To be fair this issue goes back over many governors and many department heads. Further it is possible that the legislative committees on Health could have been so informed and the word just didn’t come to other legislators.
As we now know this human failure compounded what nature threw at us. Clearly, we didn’t have even enough of the basics, such as Personal Protection Equipment (PPE), on hand to prepare us for a statewide medical emergency. And even more clear is that we didn’t have long lead items like ventilators on hand to help our people survive. Another parallel issue is that it appears that there was no strategic plan for a medical catastrophe such as COVID19. There was no plan to implement an expert medical czar who would have strong powers even over private hospitals. There was no plan to support rural hospitals. There was no plan to implement quarantine, no trigger to shut down major public events. There was no plan to stand up emergency hospitals, no plan to recruit retired medical workers, no plan for anything. The only plan seems to have been to react to problems, instead of being pro-active. We have reacted in many of these areas, but how much time and how many lives have been lost?

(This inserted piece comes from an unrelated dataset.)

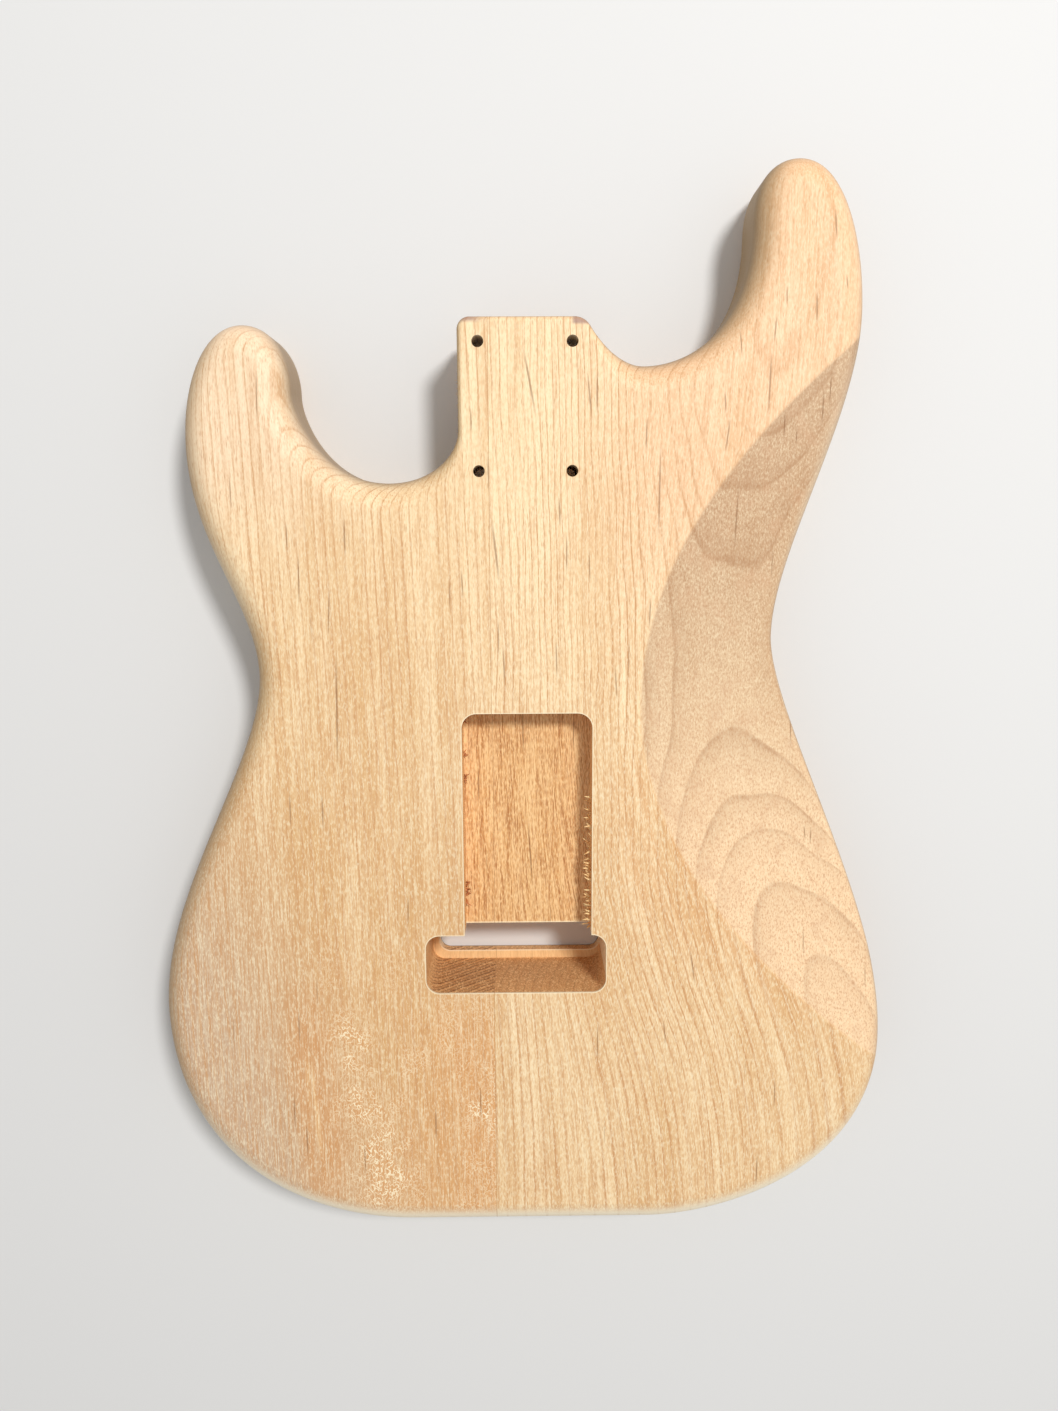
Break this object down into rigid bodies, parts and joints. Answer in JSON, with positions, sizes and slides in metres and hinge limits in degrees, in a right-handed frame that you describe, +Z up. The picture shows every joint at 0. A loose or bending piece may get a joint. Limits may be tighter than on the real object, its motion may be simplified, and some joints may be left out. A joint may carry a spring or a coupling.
{
  "type": "electric guitar body",
  "caption": "Bare two-board alder electric guitar body with double cutaway, belly and forearm cuts, bolt-on neck pocket, pickup and control routes, and spring vibrato cavity.",
  "frame": {"origin": "on the centreline, on the front face, on the line where the bridge pivots", "axes": "+X across to the bass side, +Y along the grain to the neck, +Z up to the back face; the body lies on its front face"},
  "size_m": [0.3225, 0.463, 0.0444],
  "materials": {
    "treble_alder": "bare sanded alder, straight fine grain",
    "bass_alder": "bare sanded alder, wider growth rings and cathedrals in the belly cut",
    "glue": "cured wood glue line, planed flush"
  },
  "bodies": {
    "root": {"treble_board": "treble_alder", "bass_board": "bass_alder", "glue_line_neck": "glue", "glue_line_tail": "glue"}
  },
  "joints": []
}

Perhaps I am being too negative, but I don’t think so. We now have some of the highest case rates and death rates in the world. And yet we are begging the Federal government to send us basic supplies from their stockpile. The governor has done a good job in reacting to this disaster, but his agencies and their experts have let him and us down. We just weren’t ready.
The most damning element of this failure of government is funding. The budget for LDH, particularly since Medicaid Expansion, has been roughly one half of state spending. That is, we spend on healthcare alone tens of billions of dollars per year. And we know from investigations that hundreds of millions of dollars have been stolen, wasted, or mismanaged. What a difference it would have made had but a small percentage of that spending been planned for and set aside for catastrophic emergencies.

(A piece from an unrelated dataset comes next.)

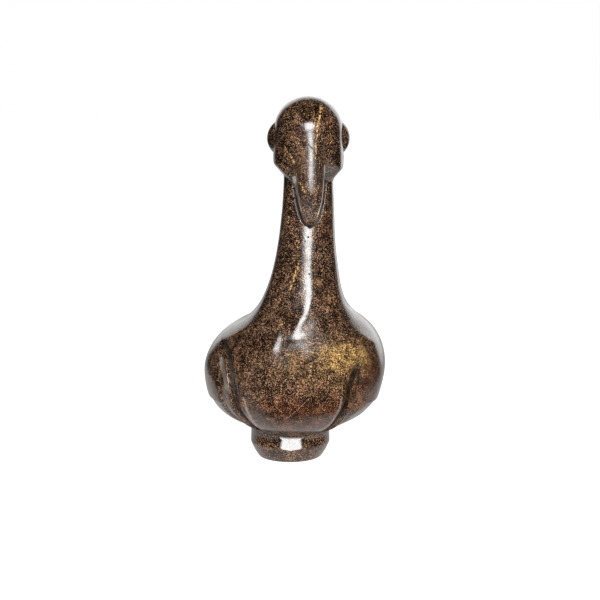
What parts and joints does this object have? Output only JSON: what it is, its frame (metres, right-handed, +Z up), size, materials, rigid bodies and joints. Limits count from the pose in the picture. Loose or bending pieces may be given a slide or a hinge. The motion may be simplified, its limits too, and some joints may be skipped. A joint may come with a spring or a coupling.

Other than the fact that the “Buck Stops Here” for all governors, I don’t blame Governor Edwards. He had people in place that he trusted to develop strategies and advise him on needs. Apparently, none of them did so and we are all the worse for it. However, I will blame him if, when this is over, he doesn’t investigate the failure of his department leadership and send many of them packing. People have died, our economy is in collapse, and we didn’t have basic medical supplies or plans.
The experts that exacerbated our misery need to go and be replaced by competent staff and leaders.
One more thing. It is incumbent on the legislature to utilize its oversight obligation to investigate this disaster. It would not be uncommon for a governor to sweep the failures of his administration under the rug, so we desperately need a separate investigation by a neutral third party, in our case the Legislature. And, this investigation should involve both Houses of the Legislature, both Parties, and be a special body, not the Health Committees.
Nothing would have stopped Coronavirus (though time will tell if Mardi Gras should have been cancelled); but we could have been far more prepared to succor our people. There is no excuse for not having a strategy or for not having supplies.
The governor has done a good job being a reactive leader, but there is not any reason that we were deprived of pro-active leadership. The people working for the governor dropped the ball, and no matter how well he performs that will always be a black mark on his legacy.